DATA LINES:

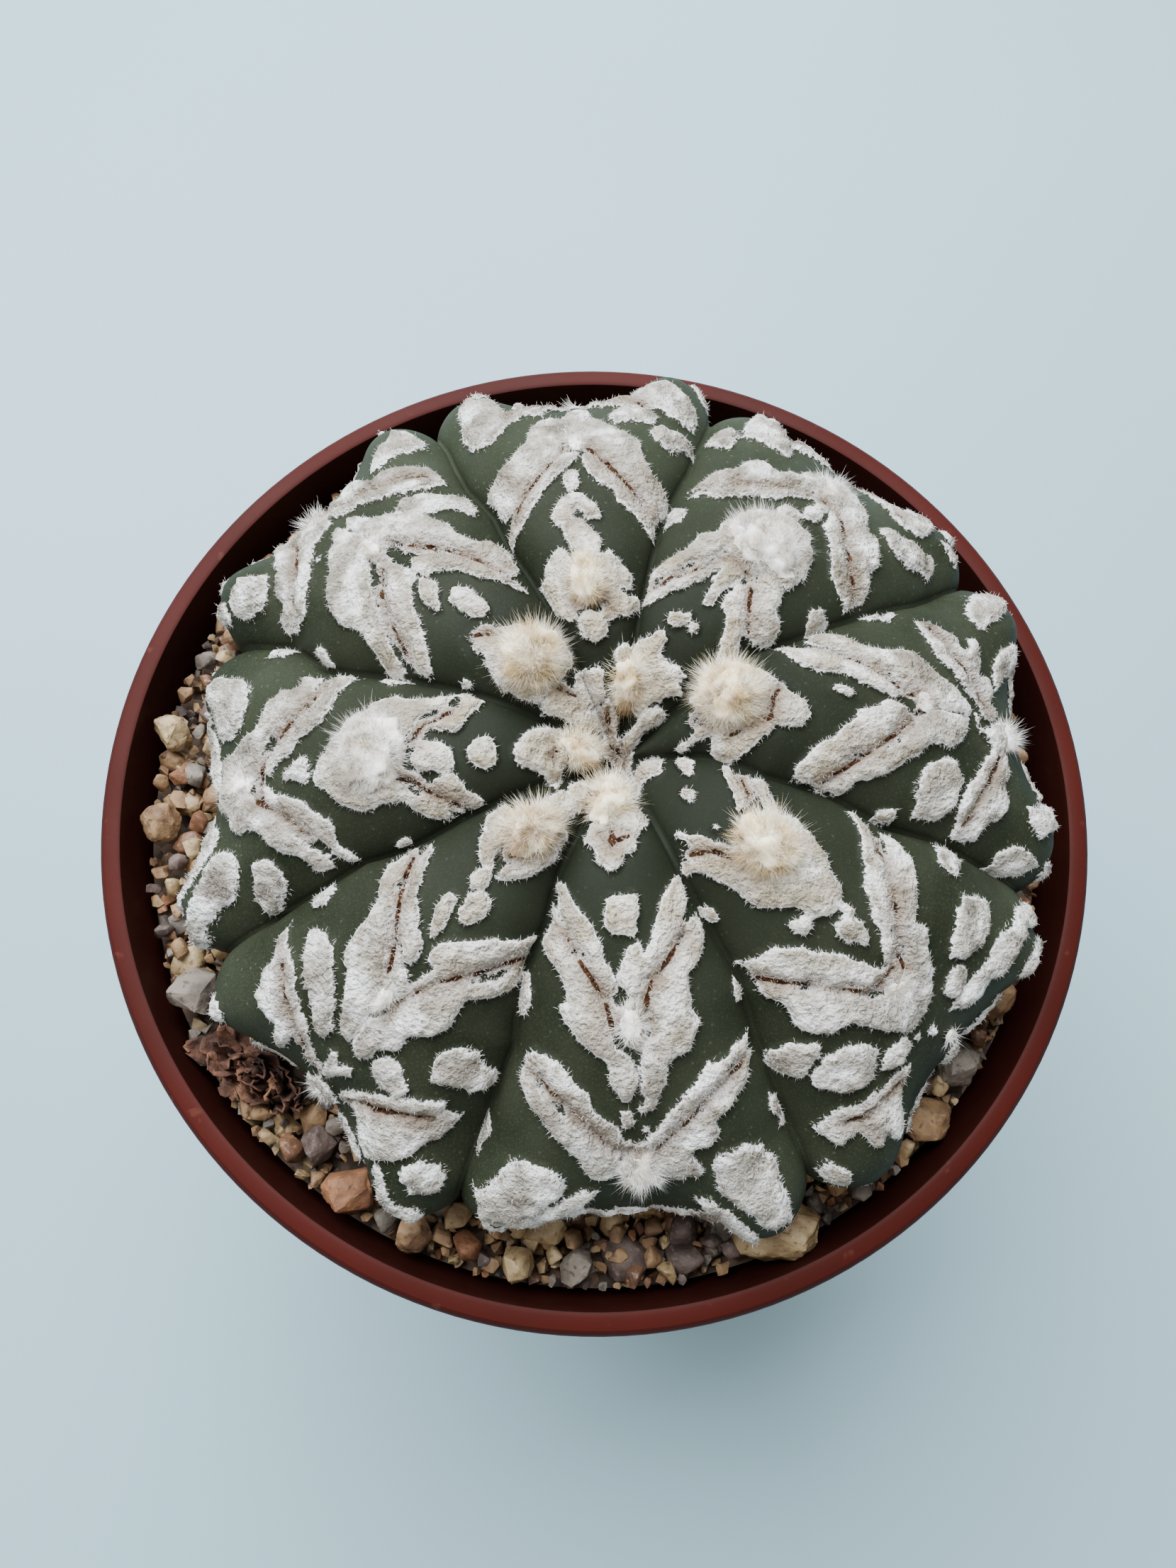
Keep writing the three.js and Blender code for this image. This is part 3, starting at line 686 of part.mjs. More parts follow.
// A domed tuft of wool, standing square on the surface at its areole.
function woolTuft(rib, [across, along, halfAcross, halfAlong, height], seed) {
  const u = THREE.MathUtils.clamp(across / halfWidth(rib, along), -1, 1);
  const centre = plantPoint(rib, u, along, 0);
  const down = plantPoint(rib, u, along + 0.5, 0).sub(plantPoint(rib, u, along - 0.5, 0)).normalize();
  const side = new THREE.Vector3(-(centre.y - BODY_CENTRE[1]), centre.x - BODY_CENTRE[0], 0).normalize();
  const up = new THREE.Vector3().crossVectors(side, down).normalize();
  if (up.z < 0) up.negate();
  side.crossVectors(down, up);
  const geometry = new THREE.IcosahedronGeometry(1, height > 1.5 ? 1 : 0);
  const place = geometry.attributes.position;
  const point = new THREE.Vector3();
  for (let i = 0; i < place.count; i++) {
    point.fromBufferAttribute(place, i);
    const bump = 1 + 0.12 * Math.sin(5 * point.x + seed) * Math.sin(4 * point.y + 2 * seed);
    point.multiplyScalar(bump);
    const raised = point.z > 0 ? point.z * height : point.z * 1.2;
    const moved = centre.clone().addScaledVector(side, point.x * halfAcross);
    moved.addScaledVector(down, point.y * halfAlong).addScaledVector(up, raised + 0.2);
    place.setXYZ(i, moved.x, moved.y, moved.z);
  }
  return toSolid(geometry);
}

function makeCactus() {
  const rows = [1.6, 3.2, ...evenRows(5, SOIL_LINE + 2, SKIN_ROW), 65, 72, 82, 92];
  let solid = toSolid(plantSkin(SKIN_COLUMNS, rows, relief)).add(toSolid(taproot(0)));
  RIBS.forEach((rib, i) =>
    PATTERN[rib].wool.forEach((tuft, k) => {
      solid = solid.add(woolTuft(rib, tuft, 3 * i + k + 1));
    }),
  );
  return mainBody(solid);
}

// The room that the plant takes in the fill: its own form, a little larger, and a plain hole for the root.
function plantHole() {
  const rows = [3, 20, 40, 46, 50, 54, 58, 63, 68, 76, 88];
  const room = toSolid(plantSkin(HOLE_COLUMNS, rows, () => HOLE_CLEARANCE));
  return room.add(toSolid(taproot(GAP + 0.1)));
}

const LEDGE = POT_HEIGHT - COLLAR_HEIGHT;
const INNER_RIM = RIM_RADIUS - LIP_WIDTH;
const INNER_COLLAR = INNER_RIM - 0.6;
const OUTER_WALL = INNER_COLLAR - 0.6;
const INNER_FLOOR = FOOT_HEIGHT + WALL;

// The inside of the pot as radius and height, from the lip down to the floor, drawn in by a gap.
function innerProfile(gap) {
  return [
    [INNER_RIM - 0.15 - gap, POT_HEIGHT - 0.1],
    [INNER_COLLAR - gap, LEDGE + 2],
    [OUTER_WALL - WALL + 0.8 - gap, LEDGE + 0.4],
    [OUTER_WALL - WALL - gap, LEDGE - 1],
    [BASE_RADIUS - WALL + 0.3 - gap, INNER_FLOOR + 1.2 + gap],
    [BASE_RADIUS - WALL - 0.8 - gap, INNER_FLOOR + gap],
  ];
}

function makePot() {
  const footInner = BASE_RADIUS - FOOT_WIDTH;
  const profile = [
    [0, FOOT_HEIGHT],
    [footInner - 1, FOOT_HEIGHT],
    [footInner, 0],
    [BASE_RADIUS - 0.8, 0],
    [BASE_RADIUS, 1],
    [OUTER_WALL, LEDGE - 0.4],
    [RIM_RADIUS - 1, LEDGE],
    [RIM_RADIUS, POT_HEIGHT - 1.1],
    [RIM_RADIUS - 0.25, POT_HEIGHT - 0.5],
    [RIM_RADIUS - 0.7, POT_HEIGHT - 0.12],
    [INNER_RIM + 0.3, POT_HEIGHT],
    ...innerProfile(0),
    [0, INNER_FLOOR],
  ];
  let pot = toSolid(turned(profile, POT_SIDES));
  const holes = [[0, 0]];
  for (let i = 0; i < OUTER_DRAINS; i++) {
    const angle = (i * 2 * Math.PI) / OUTER_DRAINS;
    holes.push([DRAIN_CIRCLE * Math.cos(angle), DRAIN_CIRCLE * Math.sin(angle)]);
  }
  for (const [x, y] of holes) {
    const drill = new THREE.CylinderGeometry(DRAIN_RADIUS, DRAIN_RADIUS, 3 * WALL, 14);
    pot = pot.subtract(toSolid(drill.rotateX(Math.PI / 2).translate(x, y, FOOT_HEIGHT + WALL / 2)));
  }
  return pot;
}

// A stone: a rough many-sided lump with its own half sizes, turned about the vertical.
function lump([x, y, z], [a, b, c], turn, seed, detail, grow = 0) {
  const geometry = new THREE.IcosahedronGeometry(1, detail);
  const place = geometry.attributes.position;
  const point = new THREE.Vector3();
  for (let i = 0; i < place.count; i++) {
    point.fromBufferAttribute(place, i).normalize();
    const key = Math.round(point.x * 50) * 7 + Math.round(point.y * 50) * 13 + Math.round(point.z * 50) * 29;
    const bump = 0.84 + 0.3 * draw(key + seed * 17);
    point.set(point.x * (a + grow), point.y * (b + grow), point.z * (c + grow)).multiplyScalar(bump);
    place.setXYZ(i, point.x, point.y, point.z);
  }
  return toSolid(geometry.rotateZ(turn).translate(x, y, POT_HEIGHT + z));
}

// The larger stones: place, half sizes, turn and colour. Heights count from the rim.
const STONE_SEED = 40;
const STONES = [
  { at: [20.6, -42.1, -3.8], half: [5.2, 3.4, 3.0], turn: 0.1, colour: "#c9b79a" },
  { at: [36.3, -30.4, -4.8], half: [3.1, 2.7, 2.6], turn: 0.4, colour: "#b39a78" },
  { at: [39.9, -24.7, -5.0], half: [3.0, 2.7, 2.6], turn: 1.1, colour: "#6f6a66" },
  { at: [43.9, -17.6, -4.8], half: [2.6, 2.4, 2.4], turn: 0.7, colour: "#a58a68" },
  { at: [-40.9, -23.2, -3.8], half: [3.2, 2.8, 2.8], turn: 0.9, colour: "#85796c" },
  { at: [-47.0, -5.3, -3.2], half: [2.3, 2.6, 2.5], turn: 0.2, colour: "#b3a68f" },
  { at: [-47.6, 4.8, -3.4], half: [2.1, 2.3, 2.4], turn: 0.9, colour: "#bcae96" },
  { at: [-22.0, -41.4, -4.2], half: [3.4, 2.8, 2.7], turn: 0.3, colour: "#8c5f45" },
  { at: [-26.3, -37.6, -4.8], half: [2.3, 2.1, 2.3], turn: 1.4, colour: "#7f7870" },
  { at: [-4.7, -47.2, -4.2], half: [2.1, 1.9, 2.2], turn: 0.6, colour: "#d3c6ac" },
  { at: [-15.4, -45.0, -4.5], half: [2.3, 2.2, 2.2], turn: 0.0, colour: "#b08d5e" },
  { at: [1.4, -47.2, -4.4], half: [2.2, 2.0, 2.3], turn: 0.8, colour: "#8d8983" },
];
const FLOWER = { at: [-33.8, -30.2, -3.4], half: [7.3, 4.0, 3.0], turn: -0.5 };

function makeFlower(grow = 0) {
  const geometry = new THREE.IcosahedronGeometry(1, 2);
  const place = geometry.attributes.position;
  const point = new THREE.Vector3();
  const [a, b, c] = FLOWER.half;
  for (let i = 0; i < place.count; i++) {
    point.fromBufferAttribute(place, i).normalize();
    const turn = Math.atan2(point.y, point.x);
    const pleat = 1 + 0.13 * Math.sin(9 * turn + 3 * point.z) * (1 - point.z * point.z);
    point.set(point.x * (a + grow), point.y * (b + grow), point.z * (c + grow)).multiplyScalar(pleat);
    place.setXYZ(i, point.x, point.y, point.z);
  }
  const [x, y, z] = FLOWER.at;
  return toSolid(geometry.rotateZ(FLOWER.turn).translate(x, y, POT_HEIGHT + z));
}

// The room inside the pot, a gap short of its wall and floor, up to the lip.
function potRoom() {
  const wall = innerProfile(GAP).reverse();
  return toSolid(turned([[0, INNER_FLOOR + GAP], ...wall, [0, POT_HEIGHT - 0.1]], POT_SIDES));
}

// The fill: a bed shaped by the pot, with an uneven top that grains of gravel stand out of.
function makeGravelBed(room, hole) {
  const top = POT_HEIGHT - FILL_DEPTH;
  const radii = [52.4, 49, 46.4, 43.9, 41.2, 38];
  const outline = [[0, 0], [radii[0], 0], ...radii.map((r) => [r, top]), [0, top]];
  const base = turned(outline, BED_SIDES);
  const place = base.attributes.position;
  for (let i = 0; i < place.count; i++) {
    if (place.getZ(i) < top - 1) continue;
    const x = place.getX(i);
    const y = place.getY(i);
    const wave = 0.7 * Math.sin(x * 0.31 + 1) * Math.cos(y * 0.27);
    const pebble = 1.5 * draw(Math.round(x * 10) + 7 * Math.round(y * 10)) - 0.6;
    place.setZ(i, top + wave + pebble - (0.9 * Math.max(y, 0) + FILL_TILT * x) / RIM_RADIUS);
  }
  let bed = toSolid(base);
  for (let i = 0; i < GRAIN_COUNT; i++) {
    const angle = i * GOLDEN_ANGLE;
    const distance = GRAIN_RING[0] + (GRAIN_RING[1] - GRAIN_RING[0]) * draw(i + 0.5);
    const size = GRAIN_RADIUS[0] + (GRAIN_RADIUS[1] - GRAIN_RADIUS[0]) * draw(i + 7.2);
    const half = [size, size * (0.7 + 0.3 * draw(i + 3)), size * 0.8];
    const at = [distance * Math.cos(angle), distance * Math.sin(angle), -FILL_DEPTH + 0.35 * size];
    bed = bed.add(lump(at, half, draw(i) * 3, i, 0));
  }
  bed = bed.intersect(room).subtract(hole);
  for (const [i, stone] of STONES.entries()) {
    bed = bed.subtract(lump(stone.at, stone.half, stone.turn, i + STONE_SEED, 1, SEAT_GAP));
  }
  return mainBody(bed.subtract(makeFlower(SEAT_GAP)));
}

function mesh(name, solid, colour, roughness) {
  const made = new THREE.Mesh(
    toGeometry(solid),
    new THREE.MeshStandardMaterial({ color: colour, roughness, metalness: 0 }),
  );
  made.name = name;
  return made;
}

const room = potRoom();
const hole = plantHole();
const group = new THREE.Group();
group.add(mesh("pot", makePot(), "#783f3a", 0.45));
group.add(mesh("gravel_bed", makeGravelBed(room, hole), "#8f7d66", 0.95));
group.add(mesh("cactus", makeCactus(), "#4b5548", 0.8));
group.add(mesh("dried_flower", makeFlower().intersect(room).subtract(hole), "#4a3228", 0.95));
for (const [i, stone] of STONES.entries()) {
  const name = "stone_" + String(i + 1).padStart(2, "0");
  const whole = lump(stone.at, stone.half, stone.turn, i + STONE_SEED, 1);
  const solid = mainBody(whole.intersect(room).subtract(hole));
  group.add(mesh(name, solid, stone.colour, 0.9));
}

export default group;
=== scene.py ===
import math
import random

import bmesh
import bpy
import numpy as np
from mathutils import Matrix, Vector, noise


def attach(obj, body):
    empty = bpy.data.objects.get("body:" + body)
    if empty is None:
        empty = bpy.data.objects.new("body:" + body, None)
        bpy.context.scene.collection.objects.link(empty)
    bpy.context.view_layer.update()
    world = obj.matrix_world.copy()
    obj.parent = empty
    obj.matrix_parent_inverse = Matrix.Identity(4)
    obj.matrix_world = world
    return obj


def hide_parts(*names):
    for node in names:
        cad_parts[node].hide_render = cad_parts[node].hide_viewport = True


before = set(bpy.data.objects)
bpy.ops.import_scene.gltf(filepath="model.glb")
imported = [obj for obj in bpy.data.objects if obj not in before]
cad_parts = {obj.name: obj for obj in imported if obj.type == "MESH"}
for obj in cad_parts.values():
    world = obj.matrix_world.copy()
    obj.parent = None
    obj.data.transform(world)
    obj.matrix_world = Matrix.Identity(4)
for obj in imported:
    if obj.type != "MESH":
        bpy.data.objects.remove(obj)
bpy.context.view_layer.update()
MM = 0.001

# Camera
# The photograph was taken with a short phone lens from close over the plant, a little from the near
# side and turned a few degrees, so the near wall of the pot leans out of sight under its rim.
LENS = 26.0
SENSOR_WIDTH = 36.0
CAMERA_AT = Vector((-1.196, -29.275, 207.477)) * MM
CAMERA_TILT = math.radians(14.73)
CAMERA_ROLL = math.radians(4.15)

camera_data = bpy.data.cameras.new("camera")
camera_data.lens = LENS
camera_data.sensor_width = SENSOR_WIDTH
camera_data.clip_start = 10 * MM
camera_data.clip_end = 20.0
camera = bpy.data.objects.new("camera", camera_data)
bpy.context.scene.collection.objects.link(camera)
camera.matrix_world = (
    Matrix.Translation(CAMERA_AT)
    @ Matrix.Rotation(CAMERA_TILT, 4, "X")
    @ Matrix.Rotation(CAMERA_ROLL, 4, "Z")
)
bpy.context.scene.camera = camera


# Table and daylight
# The pot stands on a smooth pale board by a window. The window is wide and beyond the far side, so
# the light is soft, cool and nearly even, and only deep gaps go dark.
def linear(code):
    """The linear colour of an sRGB hex code."""
    parts = [int(code[i:i + 2], 16) / 255 for i in (1, 3, 5)]
    turned = [p / 12.92 if p <= 0.04045 else ((p + 0.055) / 1.055) ** 2.4 for p in parts]
    return (*turned, 1.0)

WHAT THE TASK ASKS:
Going through the lines above one by one, tally those with the word "Identity" and give only the total.

RESULT:
2